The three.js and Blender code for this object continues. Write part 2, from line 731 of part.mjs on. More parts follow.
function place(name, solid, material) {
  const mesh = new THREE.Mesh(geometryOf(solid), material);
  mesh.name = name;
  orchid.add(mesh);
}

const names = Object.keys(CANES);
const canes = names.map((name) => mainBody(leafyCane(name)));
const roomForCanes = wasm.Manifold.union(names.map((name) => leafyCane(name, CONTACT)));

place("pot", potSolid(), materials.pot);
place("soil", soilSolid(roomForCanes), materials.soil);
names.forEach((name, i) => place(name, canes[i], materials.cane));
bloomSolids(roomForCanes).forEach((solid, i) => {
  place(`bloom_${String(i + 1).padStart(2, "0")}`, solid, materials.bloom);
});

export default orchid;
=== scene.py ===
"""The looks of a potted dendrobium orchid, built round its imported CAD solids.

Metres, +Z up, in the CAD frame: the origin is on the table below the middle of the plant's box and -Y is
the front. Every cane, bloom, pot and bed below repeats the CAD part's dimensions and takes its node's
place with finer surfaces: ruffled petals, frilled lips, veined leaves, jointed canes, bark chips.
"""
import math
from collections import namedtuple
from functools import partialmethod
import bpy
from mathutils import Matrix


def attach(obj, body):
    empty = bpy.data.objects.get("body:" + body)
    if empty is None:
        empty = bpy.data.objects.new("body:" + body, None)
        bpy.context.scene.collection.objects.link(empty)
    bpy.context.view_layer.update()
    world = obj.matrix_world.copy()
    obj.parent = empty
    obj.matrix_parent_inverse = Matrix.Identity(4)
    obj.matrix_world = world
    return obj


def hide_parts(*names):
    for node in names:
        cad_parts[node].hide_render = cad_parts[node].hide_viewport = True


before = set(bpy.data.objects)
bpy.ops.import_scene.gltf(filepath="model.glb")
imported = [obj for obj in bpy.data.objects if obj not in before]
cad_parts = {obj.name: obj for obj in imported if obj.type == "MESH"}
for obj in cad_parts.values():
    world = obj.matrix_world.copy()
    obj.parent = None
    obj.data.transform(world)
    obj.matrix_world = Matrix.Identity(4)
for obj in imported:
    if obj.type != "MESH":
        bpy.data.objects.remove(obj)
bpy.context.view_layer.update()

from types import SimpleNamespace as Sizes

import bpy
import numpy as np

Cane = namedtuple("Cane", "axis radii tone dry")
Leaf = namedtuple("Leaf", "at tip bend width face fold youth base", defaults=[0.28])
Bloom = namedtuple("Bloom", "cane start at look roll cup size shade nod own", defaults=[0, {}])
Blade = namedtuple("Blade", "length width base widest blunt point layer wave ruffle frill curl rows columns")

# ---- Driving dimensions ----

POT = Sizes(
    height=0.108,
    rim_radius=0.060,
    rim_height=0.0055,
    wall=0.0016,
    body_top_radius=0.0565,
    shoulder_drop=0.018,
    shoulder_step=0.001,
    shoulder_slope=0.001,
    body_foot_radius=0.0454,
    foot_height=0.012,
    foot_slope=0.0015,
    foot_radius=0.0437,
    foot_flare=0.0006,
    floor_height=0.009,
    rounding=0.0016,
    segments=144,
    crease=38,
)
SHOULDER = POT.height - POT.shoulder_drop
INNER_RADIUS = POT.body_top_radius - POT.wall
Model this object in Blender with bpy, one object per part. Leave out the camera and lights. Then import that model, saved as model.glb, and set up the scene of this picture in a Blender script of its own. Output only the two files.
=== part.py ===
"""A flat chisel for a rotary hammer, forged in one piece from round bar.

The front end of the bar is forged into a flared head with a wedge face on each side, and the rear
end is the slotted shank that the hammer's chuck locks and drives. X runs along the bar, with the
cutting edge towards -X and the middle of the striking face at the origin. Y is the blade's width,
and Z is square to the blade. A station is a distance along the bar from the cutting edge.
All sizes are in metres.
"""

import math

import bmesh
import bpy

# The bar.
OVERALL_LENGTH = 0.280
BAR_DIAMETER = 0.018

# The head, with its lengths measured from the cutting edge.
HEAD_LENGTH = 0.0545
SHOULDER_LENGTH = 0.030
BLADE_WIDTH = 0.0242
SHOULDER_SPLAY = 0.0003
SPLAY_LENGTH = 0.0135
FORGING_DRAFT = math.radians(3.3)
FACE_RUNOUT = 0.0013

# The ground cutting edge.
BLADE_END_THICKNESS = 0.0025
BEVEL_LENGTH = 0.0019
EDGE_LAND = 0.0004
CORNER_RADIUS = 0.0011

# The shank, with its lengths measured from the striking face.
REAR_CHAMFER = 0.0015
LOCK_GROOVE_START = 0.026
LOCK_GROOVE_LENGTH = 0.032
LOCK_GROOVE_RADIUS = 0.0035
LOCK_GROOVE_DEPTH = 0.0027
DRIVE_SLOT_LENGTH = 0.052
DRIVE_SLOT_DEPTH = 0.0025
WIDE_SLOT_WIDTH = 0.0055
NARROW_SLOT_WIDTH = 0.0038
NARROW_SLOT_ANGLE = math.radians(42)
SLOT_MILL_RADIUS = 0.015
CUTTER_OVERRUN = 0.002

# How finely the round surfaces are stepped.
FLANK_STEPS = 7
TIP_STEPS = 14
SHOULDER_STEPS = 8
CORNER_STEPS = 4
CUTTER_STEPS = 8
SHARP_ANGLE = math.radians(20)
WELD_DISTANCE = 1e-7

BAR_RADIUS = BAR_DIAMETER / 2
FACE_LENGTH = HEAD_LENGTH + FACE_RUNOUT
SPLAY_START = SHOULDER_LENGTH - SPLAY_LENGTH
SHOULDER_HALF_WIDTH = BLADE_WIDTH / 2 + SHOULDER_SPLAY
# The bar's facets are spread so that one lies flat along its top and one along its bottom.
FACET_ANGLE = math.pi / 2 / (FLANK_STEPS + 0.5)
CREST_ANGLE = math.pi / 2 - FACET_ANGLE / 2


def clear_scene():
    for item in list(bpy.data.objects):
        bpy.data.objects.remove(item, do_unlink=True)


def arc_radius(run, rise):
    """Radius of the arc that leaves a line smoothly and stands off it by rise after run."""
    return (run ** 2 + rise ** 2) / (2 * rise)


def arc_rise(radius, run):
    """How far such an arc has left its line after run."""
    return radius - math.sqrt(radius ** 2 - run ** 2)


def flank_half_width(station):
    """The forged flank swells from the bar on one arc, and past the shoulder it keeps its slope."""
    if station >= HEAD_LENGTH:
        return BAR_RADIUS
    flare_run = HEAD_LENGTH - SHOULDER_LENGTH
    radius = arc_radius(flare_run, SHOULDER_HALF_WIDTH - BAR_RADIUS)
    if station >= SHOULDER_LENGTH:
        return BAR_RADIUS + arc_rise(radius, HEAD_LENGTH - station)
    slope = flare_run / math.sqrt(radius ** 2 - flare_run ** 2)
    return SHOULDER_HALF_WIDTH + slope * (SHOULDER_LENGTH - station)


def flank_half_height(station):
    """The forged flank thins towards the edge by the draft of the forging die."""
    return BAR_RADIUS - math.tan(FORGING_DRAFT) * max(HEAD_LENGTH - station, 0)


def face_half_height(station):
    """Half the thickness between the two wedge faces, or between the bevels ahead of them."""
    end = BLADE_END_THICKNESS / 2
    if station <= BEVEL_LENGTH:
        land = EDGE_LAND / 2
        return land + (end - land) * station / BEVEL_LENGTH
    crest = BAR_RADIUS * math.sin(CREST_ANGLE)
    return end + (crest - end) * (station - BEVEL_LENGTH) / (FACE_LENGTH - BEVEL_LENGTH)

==

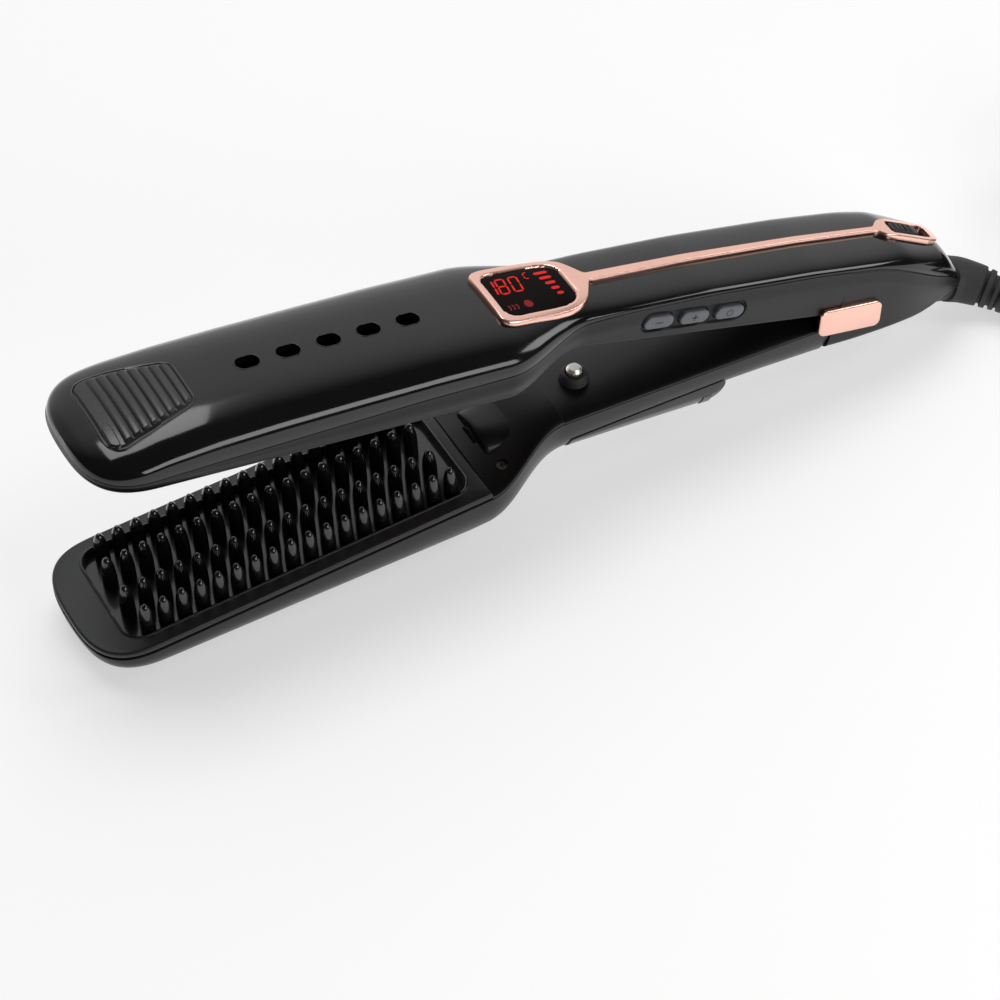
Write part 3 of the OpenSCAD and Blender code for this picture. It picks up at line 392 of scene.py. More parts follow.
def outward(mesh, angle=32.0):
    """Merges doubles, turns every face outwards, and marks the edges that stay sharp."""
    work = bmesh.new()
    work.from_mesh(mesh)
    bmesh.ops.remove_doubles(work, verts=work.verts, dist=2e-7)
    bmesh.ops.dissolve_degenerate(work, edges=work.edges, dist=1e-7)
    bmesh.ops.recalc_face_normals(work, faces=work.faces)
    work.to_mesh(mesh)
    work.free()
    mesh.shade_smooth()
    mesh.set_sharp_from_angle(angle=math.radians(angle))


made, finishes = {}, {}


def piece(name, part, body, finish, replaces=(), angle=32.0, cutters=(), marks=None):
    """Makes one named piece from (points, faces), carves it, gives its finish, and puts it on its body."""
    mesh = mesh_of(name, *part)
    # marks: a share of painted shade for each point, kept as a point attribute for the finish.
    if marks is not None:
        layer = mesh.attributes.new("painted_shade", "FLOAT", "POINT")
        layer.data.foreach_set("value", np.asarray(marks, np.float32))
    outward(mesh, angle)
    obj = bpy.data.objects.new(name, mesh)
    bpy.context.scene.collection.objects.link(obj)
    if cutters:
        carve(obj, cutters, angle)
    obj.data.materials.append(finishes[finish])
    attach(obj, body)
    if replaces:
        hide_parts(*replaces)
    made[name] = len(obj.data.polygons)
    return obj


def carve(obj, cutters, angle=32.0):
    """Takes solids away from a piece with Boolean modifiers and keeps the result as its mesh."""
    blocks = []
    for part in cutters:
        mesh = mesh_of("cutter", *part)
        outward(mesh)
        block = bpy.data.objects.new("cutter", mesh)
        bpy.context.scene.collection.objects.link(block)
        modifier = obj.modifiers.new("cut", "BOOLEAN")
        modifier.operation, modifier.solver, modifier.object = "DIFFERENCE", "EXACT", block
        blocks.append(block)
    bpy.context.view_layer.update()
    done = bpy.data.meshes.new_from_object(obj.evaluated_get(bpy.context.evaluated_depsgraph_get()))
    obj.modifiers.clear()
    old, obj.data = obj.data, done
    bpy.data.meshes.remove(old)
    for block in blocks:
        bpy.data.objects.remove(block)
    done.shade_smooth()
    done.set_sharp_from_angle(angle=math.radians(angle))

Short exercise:
Everything from the line containing "const names = Object.keys(CANES);" down to the line containing "from mathutils import Matrix" should be repeated exactly, with both end lines kept and no other lines added.

Answer to the exercise:
const names = Object.keys(CANES);
const canes = names.map((name) => mainBody(leafyCane(name)));
const roomForCanes = wasm.Manifold.union(names.map((name) => leafyCane(name, CONTACT)));

place("pot", potSolid(), materials.pot);
place("soil", soilSolid(roomForCanes), materials.soil);
names.forEach((name, i) => place(name, canes[i], materials.cane));
bloomSolids(roomForCanes).forEach((solid, i) => {
  place(`bloom_${String(i + 1).padStart(2, "0")}`, solid, materials.bloom);
});

export default orchid;
=== scene.py ===
"""The looks of a potted dendrobium orchid, built round its imported CAD solids.

Metres, +Z up, in the CAD frame: the origin is on the table below the middle of the plant's box and -Y is
the front. Every cane, bloom, pot and bed below repeats the CAD part's dimensions and takes its node's
place with finer surfaces: ruffled petals, frilled lips, veined leaves, jointed canes, bark chips.
"""
import math
from collections import namedtuple
from functools import partialmethod
import bpy
from mathutils import Matrix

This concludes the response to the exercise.